ここでこのほど池谷院長が監修した「血管事故のリスクが高まる生活習慣チェックリスト」を紹介したい。1つでもチェックがついた場合、血管事故が起こりやすい状況に近づいていることを注意を与えるもので、生活習慣の見直しが必要だと認識を改めてもらうものだ。

血管事故のリスクが高まる生活習慣チェックリスト

  1. 麺類をよく食べる
  2. 素麺や冷やし中華など、麺類の汁は飲む
  3. ビールや日本酒をよく飲む
  4. 糖質制限をしているが、肉類は気にせず食べている
  5. お肉は赤身よりも“さし”の入ったものを食べる
  6. アイスクリームやケーキをよく食べる
  7. ?油やソースを好む
  8. 運動は、朝一番でする
  9. 準備体操などをせずに、急に運動をする
  10. 水分や食事をとらずに運動をする

「ノンデイリー(non dairy)」商品に注目

さらに、池谷院長は、血管のコンディションを保つ食材選びのコツとして、食べる機会の多い身近な食品「乳製品」を植物性の原料で代替した商品「ノンデイリー(non dairy、乳製品ではない)」にしてみるのも一考と提案した。

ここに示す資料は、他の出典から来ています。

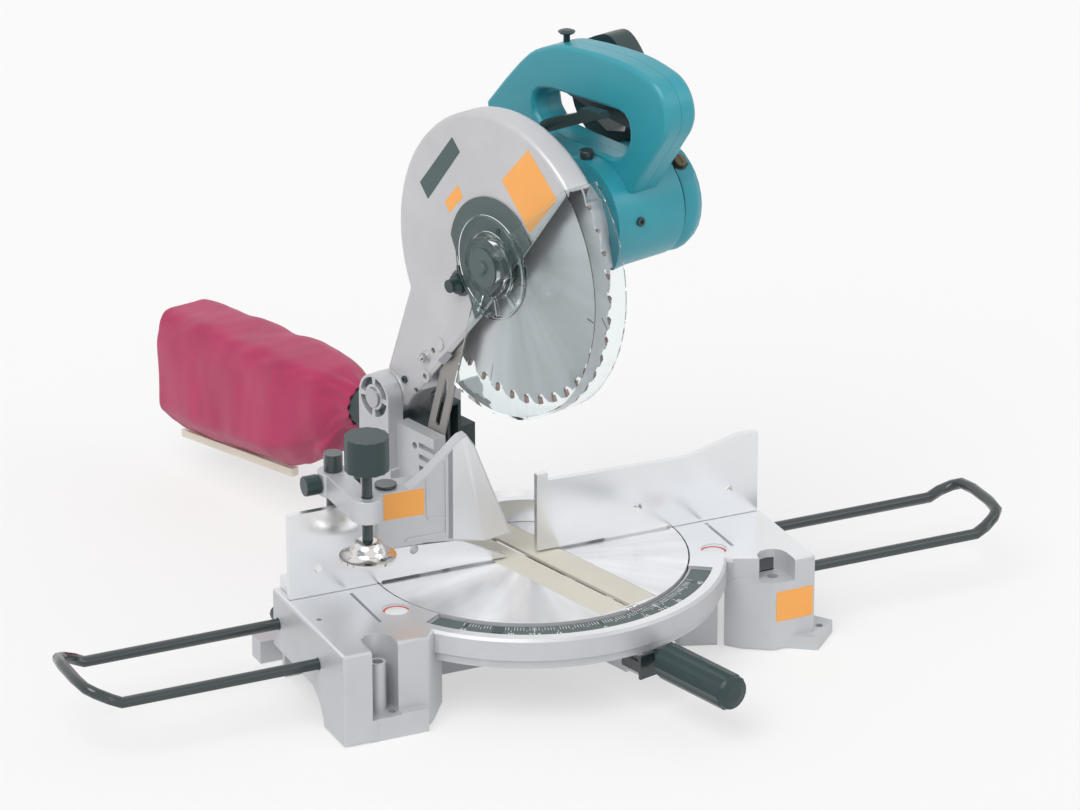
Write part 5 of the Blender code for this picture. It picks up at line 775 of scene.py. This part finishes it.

「ノンデイリーヨーグルト」などは、最近は目にする機会も多くなった商品の一つだろう。

「市販の豆乳を原料に作った〝ヨーグルト〟には、動物性の脂肪がなく、LDLコレステロールも含れていません。そればかりか、大豆タンパク質の働きによって、LDLコレステロール値を下げることも確認されています。

さらに、豆乳に含まれるイソフラボンが女性ホルモンに似た働きをするので、血管内の傷を修復し、血管をしなやかに保つ働きをすることが期待できるのです」。

豆乳を原料とした〝チーズ〟、アーモンドで作った〝ミルク〟なども存在し、米国ではさらにさまざまなノンデイリーがあるという。

さまざまなノンデイリー商品

参戦より観戦

妻の話によれば、昨年のリレーでは日頃から体を鍛えている先生や保護者たちによる真剣勝負、かなりの熱戦が繰り広げられ、会場は湧きに湧いたそうだ。しかし、高望みはするまい。

今年の自分の目標は、どんなに締め切りが重なってもこの日だけは確実に空けられるよう時間を作り、昨年の分まで長女の、そして初めての運動会を経験する次女の奮闘を自分の目でしっかり見届けることだ。

「パパ、見て見て、みーて!」。しつこいほどにそう言ってもらえるのも、諸先輩によればあとほんの数年のことらしい。かつて車のCMのコピーじゃないが、いま自分がなにより走らせるべきは「家族の季節」なのだろう。